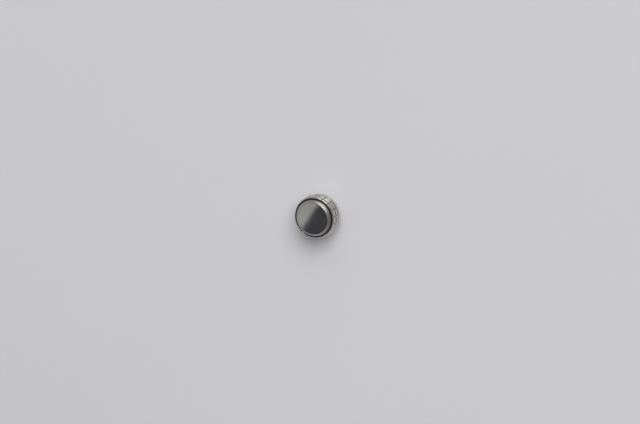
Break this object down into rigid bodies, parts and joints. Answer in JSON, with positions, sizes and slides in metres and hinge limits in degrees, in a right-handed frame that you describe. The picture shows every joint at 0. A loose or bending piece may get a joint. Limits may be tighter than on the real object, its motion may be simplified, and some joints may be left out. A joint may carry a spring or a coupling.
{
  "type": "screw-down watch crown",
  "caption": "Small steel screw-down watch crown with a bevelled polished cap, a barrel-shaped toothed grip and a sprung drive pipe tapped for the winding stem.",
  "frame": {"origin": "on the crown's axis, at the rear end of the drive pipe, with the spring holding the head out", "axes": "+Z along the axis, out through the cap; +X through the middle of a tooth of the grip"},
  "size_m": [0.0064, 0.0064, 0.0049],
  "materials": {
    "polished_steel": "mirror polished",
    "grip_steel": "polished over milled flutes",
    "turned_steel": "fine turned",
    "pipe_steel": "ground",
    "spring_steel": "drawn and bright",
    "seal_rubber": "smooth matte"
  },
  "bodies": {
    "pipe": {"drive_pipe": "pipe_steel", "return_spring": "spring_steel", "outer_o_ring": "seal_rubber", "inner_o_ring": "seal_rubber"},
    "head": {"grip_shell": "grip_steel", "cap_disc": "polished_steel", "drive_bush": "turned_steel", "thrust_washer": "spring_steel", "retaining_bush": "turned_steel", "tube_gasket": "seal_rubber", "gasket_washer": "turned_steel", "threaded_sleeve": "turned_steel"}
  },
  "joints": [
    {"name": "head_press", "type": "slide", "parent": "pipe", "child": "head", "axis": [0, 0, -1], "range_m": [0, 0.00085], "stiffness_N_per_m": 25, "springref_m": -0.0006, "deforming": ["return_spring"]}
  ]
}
================
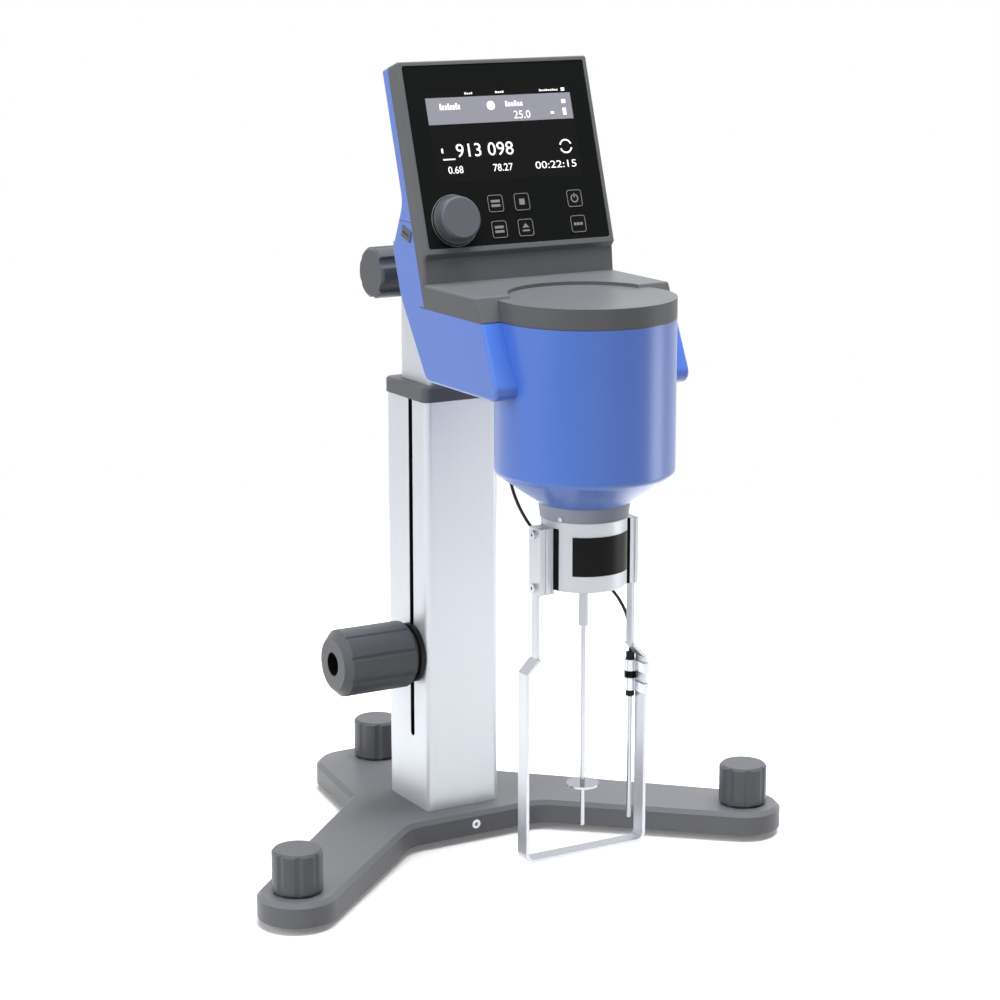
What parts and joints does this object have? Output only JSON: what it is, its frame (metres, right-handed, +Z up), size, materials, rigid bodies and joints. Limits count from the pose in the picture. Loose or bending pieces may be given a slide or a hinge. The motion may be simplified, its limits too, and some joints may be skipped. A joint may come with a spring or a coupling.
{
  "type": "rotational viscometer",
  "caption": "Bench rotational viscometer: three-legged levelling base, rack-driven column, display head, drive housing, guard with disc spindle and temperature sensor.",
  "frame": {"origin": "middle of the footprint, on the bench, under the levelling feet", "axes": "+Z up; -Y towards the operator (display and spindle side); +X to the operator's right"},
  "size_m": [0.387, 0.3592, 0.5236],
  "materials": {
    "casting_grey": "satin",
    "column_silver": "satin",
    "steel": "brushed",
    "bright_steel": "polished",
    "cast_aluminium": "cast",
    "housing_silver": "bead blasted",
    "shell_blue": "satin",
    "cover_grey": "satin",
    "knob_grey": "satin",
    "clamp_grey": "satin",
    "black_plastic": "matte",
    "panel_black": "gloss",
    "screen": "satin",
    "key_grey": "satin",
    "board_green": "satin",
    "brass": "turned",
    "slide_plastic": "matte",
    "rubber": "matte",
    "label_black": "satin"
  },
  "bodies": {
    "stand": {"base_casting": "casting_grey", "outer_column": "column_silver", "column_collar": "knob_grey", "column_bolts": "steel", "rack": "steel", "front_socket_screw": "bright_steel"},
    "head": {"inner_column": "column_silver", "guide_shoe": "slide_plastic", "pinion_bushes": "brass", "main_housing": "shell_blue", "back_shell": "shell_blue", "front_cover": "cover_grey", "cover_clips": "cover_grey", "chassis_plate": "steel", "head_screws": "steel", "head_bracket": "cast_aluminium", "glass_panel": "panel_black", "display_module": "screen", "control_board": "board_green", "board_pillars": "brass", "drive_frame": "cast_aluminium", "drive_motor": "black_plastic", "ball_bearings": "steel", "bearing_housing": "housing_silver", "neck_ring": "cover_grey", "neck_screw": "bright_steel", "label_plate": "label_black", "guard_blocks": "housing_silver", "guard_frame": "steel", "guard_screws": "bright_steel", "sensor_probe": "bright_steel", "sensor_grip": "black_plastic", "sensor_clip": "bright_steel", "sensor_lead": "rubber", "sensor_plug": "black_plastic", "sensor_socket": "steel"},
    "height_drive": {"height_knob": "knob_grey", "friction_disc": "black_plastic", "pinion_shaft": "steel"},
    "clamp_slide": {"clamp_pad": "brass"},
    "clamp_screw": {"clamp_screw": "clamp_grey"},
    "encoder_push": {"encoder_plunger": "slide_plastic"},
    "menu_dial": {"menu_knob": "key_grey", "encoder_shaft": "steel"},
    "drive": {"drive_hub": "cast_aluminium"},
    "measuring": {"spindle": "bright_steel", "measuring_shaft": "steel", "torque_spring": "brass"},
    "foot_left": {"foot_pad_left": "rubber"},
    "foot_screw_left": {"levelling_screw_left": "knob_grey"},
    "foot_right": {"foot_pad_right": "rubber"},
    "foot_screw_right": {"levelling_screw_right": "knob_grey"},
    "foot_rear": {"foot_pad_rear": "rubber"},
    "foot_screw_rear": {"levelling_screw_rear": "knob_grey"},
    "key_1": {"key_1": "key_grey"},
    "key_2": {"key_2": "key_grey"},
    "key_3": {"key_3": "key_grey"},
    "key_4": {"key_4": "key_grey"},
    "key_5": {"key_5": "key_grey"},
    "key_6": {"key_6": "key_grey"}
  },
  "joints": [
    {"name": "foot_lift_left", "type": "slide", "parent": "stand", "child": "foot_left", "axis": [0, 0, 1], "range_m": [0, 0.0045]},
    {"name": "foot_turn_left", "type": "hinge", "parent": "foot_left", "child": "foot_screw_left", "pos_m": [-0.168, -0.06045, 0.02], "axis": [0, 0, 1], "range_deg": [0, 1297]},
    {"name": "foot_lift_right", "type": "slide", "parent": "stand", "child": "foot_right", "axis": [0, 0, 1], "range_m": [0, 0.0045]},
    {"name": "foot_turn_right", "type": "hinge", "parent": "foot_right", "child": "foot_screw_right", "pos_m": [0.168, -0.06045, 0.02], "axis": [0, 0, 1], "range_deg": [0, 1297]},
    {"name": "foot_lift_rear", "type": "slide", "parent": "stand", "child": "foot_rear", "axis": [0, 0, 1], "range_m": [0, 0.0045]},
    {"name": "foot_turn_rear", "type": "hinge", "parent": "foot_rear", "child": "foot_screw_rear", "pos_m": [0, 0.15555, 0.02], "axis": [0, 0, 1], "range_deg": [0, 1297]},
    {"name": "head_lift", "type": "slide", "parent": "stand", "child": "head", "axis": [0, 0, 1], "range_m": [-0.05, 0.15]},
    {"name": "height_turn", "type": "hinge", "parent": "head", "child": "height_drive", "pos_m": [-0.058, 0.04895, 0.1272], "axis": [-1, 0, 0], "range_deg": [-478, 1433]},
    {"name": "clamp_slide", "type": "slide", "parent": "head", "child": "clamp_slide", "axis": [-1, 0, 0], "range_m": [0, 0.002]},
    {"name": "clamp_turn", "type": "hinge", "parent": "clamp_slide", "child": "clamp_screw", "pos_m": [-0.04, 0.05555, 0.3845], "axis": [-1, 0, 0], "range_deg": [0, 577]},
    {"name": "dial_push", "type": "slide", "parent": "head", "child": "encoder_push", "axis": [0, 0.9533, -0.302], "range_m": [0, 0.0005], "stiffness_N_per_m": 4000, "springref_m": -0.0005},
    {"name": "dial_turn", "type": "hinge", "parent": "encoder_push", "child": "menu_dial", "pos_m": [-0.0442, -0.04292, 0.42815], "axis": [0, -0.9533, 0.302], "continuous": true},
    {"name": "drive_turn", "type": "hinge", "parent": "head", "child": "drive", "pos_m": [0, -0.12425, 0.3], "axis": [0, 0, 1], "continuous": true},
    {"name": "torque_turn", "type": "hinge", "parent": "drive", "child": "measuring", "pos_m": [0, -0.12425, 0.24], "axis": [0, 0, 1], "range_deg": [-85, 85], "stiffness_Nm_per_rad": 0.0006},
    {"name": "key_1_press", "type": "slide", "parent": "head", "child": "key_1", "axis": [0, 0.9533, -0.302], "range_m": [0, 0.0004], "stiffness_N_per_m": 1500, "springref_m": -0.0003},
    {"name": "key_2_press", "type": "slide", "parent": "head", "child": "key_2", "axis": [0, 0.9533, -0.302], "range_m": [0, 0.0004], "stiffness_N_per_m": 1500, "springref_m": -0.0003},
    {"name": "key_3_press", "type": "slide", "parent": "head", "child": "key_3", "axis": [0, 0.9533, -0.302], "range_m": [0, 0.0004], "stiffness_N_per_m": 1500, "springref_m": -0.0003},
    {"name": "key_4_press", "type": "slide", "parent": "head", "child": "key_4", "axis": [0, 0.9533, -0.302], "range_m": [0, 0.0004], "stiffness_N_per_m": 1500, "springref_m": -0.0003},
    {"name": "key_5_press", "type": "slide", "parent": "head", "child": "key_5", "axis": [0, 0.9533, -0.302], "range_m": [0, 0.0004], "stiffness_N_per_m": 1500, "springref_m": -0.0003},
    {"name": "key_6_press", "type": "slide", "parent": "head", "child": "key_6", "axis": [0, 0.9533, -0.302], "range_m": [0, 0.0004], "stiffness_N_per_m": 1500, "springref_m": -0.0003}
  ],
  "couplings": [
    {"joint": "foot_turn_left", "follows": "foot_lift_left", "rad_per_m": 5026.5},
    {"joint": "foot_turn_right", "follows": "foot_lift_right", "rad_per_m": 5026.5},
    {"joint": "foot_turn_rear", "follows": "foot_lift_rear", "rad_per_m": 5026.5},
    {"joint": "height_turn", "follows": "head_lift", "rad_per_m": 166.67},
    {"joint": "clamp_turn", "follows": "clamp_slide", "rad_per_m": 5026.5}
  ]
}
================
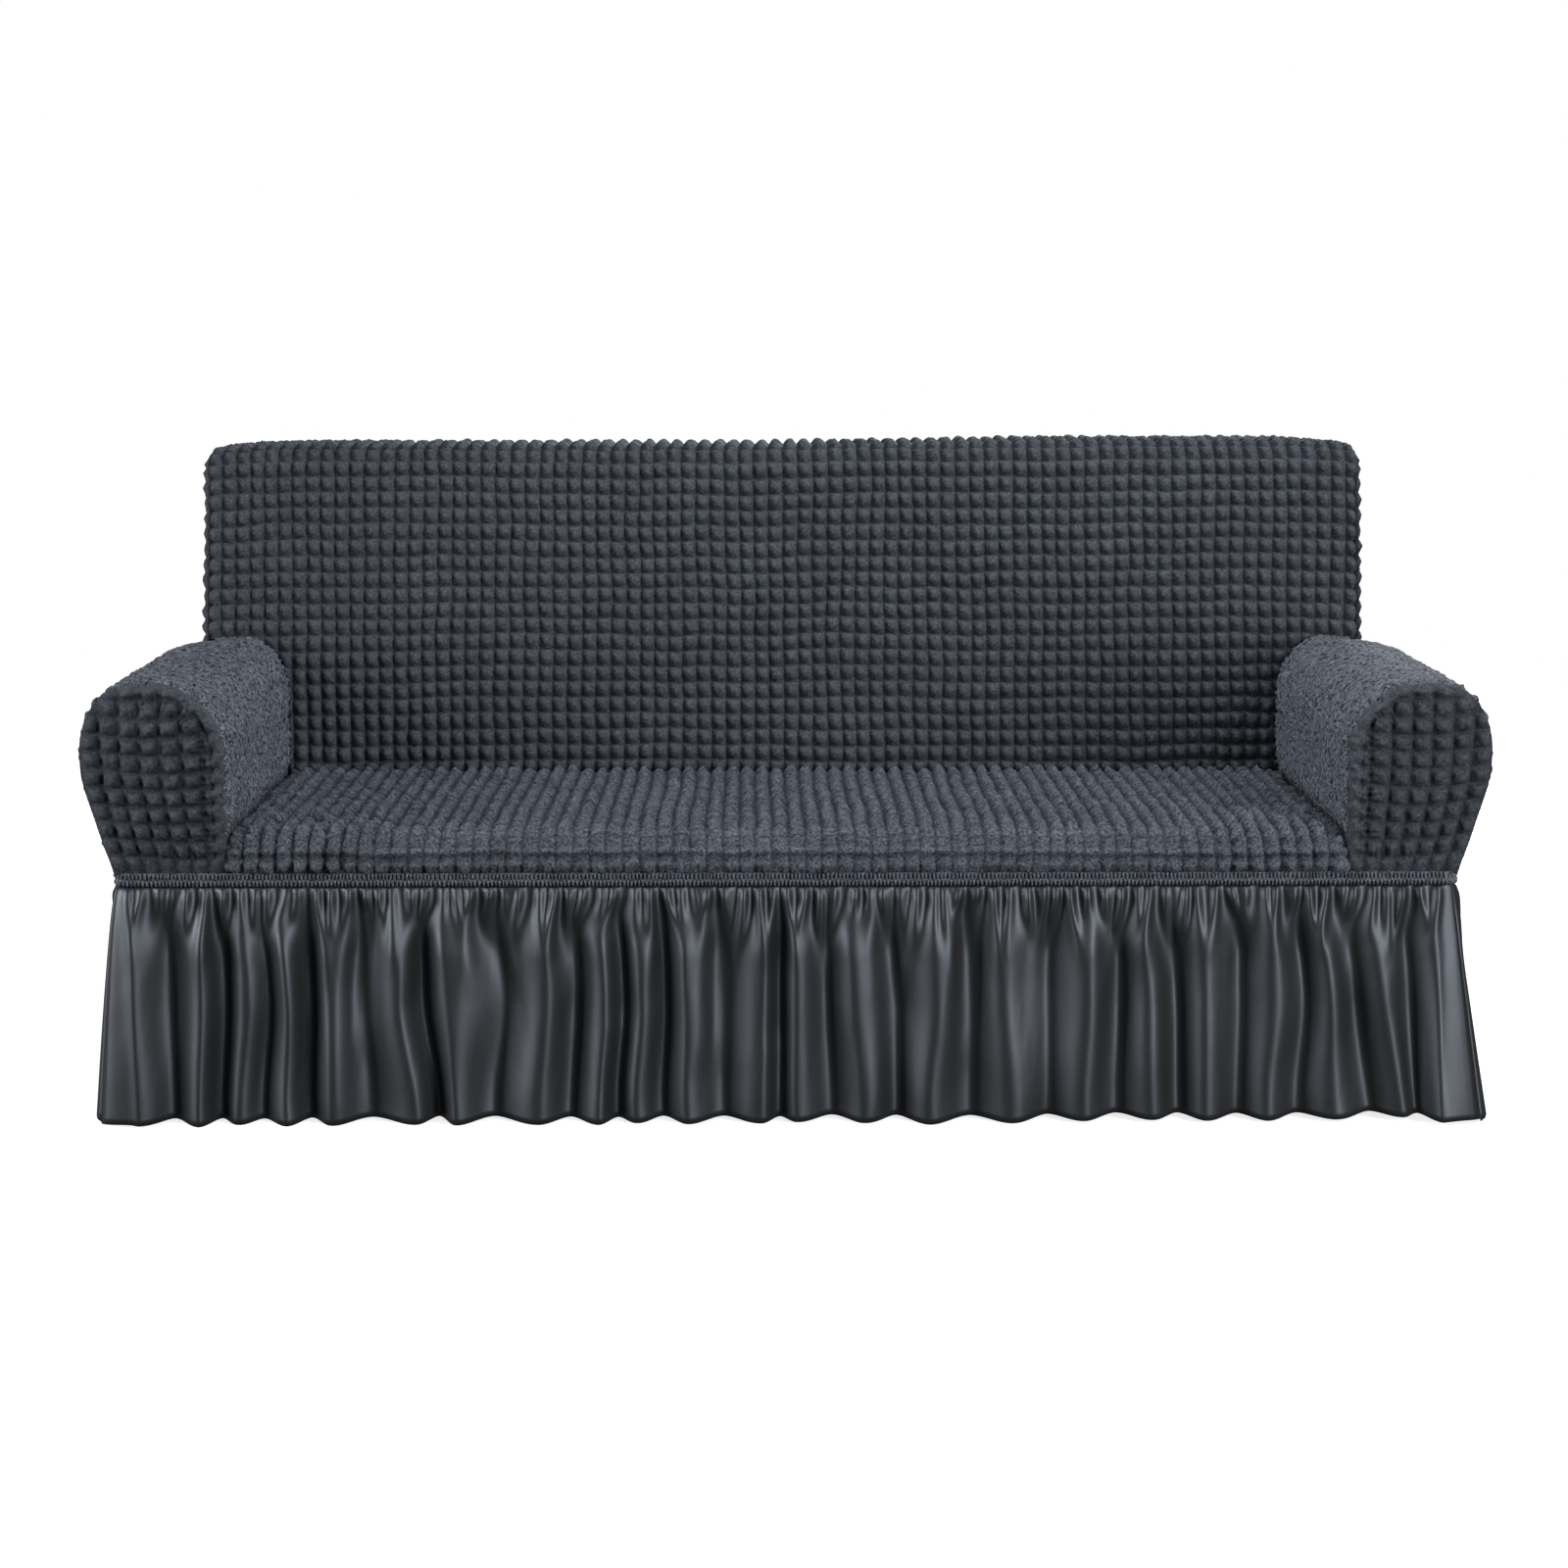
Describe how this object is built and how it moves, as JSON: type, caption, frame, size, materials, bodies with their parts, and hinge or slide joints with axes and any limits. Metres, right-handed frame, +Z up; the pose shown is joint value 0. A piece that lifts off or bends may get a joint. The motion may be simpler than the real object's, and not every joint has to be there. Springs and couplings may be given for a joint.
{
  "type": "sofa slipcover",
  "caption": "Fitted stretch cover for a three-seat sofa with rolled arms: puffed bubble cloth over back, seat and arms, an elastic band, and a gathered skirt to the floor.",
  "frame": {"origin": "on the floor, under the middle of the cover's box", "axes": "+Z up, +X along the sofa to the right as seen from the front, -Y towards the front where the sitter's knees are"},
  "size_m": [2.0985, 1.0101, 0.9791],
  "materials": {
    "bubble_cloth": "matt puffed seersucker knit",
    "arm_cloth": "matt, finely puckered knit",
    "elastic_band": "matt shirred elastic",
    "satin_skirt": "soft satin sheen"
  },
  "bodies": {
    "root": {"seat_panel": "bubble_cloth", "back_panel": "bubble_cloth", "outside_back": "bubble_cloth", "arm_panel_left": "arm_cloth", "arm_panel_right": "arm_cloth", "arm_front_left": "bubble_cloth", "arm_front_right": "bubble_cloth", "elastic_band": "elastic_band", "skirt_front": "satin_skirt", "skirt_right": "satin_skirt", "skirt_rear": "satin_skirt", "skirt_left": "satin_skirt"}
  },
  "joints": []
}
================
| Exercise description |
Find each line with the string "pose" and copy it out.

| Exercise result |
What parts and joints does this object have? Output only JSON: what it is, its frame (metres, right-handed, +Z up), size, materials, rigid bodies and joints. Limits count from the pose in the picture. Loose or bending pieces may be given a slide or a hinge. The motion may be simplified, its limits too, and some joints may be skipped. A joint may come with a spring or a coupling.
Describe how this object is built and how it moves, as JSON: type, caption, frame, size, materials, bodies with their parts, and hinge or slide joints with axes and any limits. Metres, right-handed frame, +Z up; the pose shown is joint value 0. A piece that lifts off or bends may get a joint. The motion may be simpler than the real object's, and not every joint has to be there. Springs and couplings may be given for a joint.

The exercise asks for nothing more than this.